> [The problem]
Pull out every line containing the string "from".

— START OF Dataset excerpt —

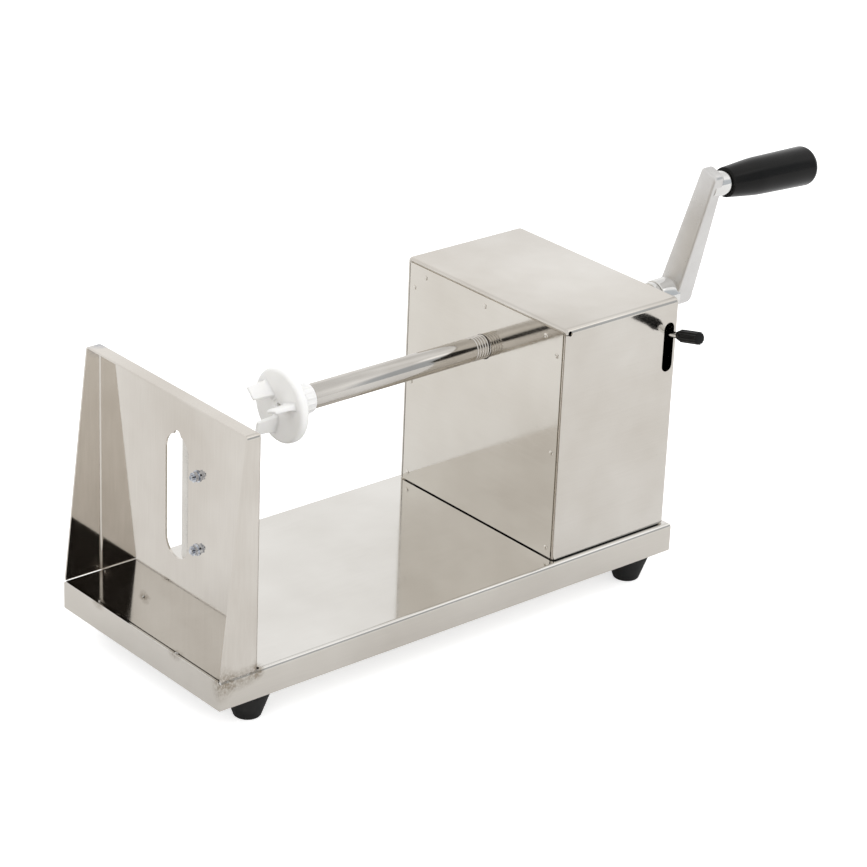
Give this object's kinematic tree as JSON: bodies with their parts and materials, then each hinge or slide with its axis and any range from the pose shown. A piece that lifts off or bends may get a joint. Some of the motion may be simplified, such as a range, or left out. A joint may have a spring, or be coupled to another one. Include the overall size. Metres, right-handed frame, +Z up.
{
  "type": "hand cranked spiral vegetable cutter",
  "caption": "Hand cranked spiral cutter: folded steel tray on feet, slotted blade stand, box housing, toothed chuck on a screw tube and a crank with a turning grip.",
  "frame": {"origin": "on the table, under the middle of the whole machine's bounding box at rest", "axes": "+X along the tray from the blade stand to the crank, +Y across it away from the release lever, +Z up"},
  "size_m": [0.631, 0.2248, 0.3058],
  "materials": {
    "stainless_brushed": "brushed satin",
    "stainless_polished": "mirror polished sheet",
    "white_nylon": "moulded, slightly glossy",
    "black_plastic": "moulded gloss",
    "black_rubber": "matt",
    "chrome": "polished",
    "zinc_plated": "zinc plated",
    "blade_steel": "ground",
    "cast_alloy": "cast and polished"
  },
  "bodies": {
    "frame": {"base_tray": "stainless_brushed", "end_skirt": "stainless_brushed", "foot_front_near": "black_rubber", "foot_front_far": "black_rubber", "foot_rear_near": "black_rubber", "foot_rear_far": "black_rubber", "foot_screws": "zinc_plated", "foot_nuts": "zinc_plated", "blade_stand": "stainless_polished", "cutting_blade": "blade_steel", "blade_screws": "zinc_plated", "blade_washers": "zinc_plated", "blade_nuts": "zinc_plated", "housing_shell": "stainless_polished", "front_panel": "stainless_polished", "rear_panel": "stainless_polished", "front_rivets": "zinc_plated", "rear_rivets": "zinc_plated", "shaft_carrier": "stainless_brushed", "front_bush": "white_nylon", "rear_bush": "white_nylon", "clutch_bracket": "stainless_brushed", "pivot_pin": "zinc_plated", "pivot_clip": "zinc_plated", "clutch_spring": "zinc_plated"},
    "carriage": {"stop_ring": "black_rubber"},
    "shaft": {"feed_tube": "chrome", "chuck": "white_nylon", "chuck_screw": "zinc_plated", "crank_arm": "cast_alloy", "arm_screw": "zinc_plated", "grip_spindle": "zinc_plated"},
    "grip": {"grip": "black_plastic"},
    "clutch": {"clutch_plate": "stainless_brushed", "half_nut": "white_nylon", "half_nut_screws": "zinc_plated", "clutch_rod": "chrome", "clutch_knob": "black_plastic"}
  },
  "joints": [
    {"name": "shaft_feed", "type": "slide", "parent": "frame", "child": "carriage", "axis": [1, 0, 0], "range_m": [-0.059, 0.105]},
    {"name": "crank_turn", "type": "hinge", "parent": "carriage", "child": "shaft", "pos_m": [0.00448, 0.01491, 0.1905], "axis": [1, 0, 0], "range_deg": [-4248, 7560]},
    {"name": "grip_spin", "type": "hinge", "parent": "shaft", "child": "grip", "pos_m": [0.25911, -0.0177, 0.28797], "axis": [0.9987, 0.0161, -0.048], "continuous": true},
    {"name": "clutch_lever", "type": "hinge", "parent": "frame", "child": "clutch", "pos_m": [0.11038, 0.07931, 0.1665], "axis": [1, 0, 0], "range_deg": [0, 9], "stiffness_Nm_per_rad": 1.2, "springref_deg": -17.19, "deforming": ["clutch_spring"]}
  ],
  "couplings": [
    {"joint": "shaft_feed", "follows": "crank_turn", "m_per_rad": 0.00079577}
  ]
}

— END OF Dataset excerpt —

> [Response to the exercise]
Give this object's kinematic tree as JSON: bodies with their parts and materials, then each hinge or slide with its axis and any range from the pose shown. A piece that lifts off or bends may get a joint. Some of the motion may be simplified, such as a range, or left out. A joint may have a spring, or be coupled to another one. Include the overall size. Metres, right-handed frame, +Z up.
  "frame": {"origin": "on the table, under the middle of the whole machine's bounding box at rest", "axes": "+X along the tray from the blade stand to the crank, +Y across it away from the release lever, +Z up"},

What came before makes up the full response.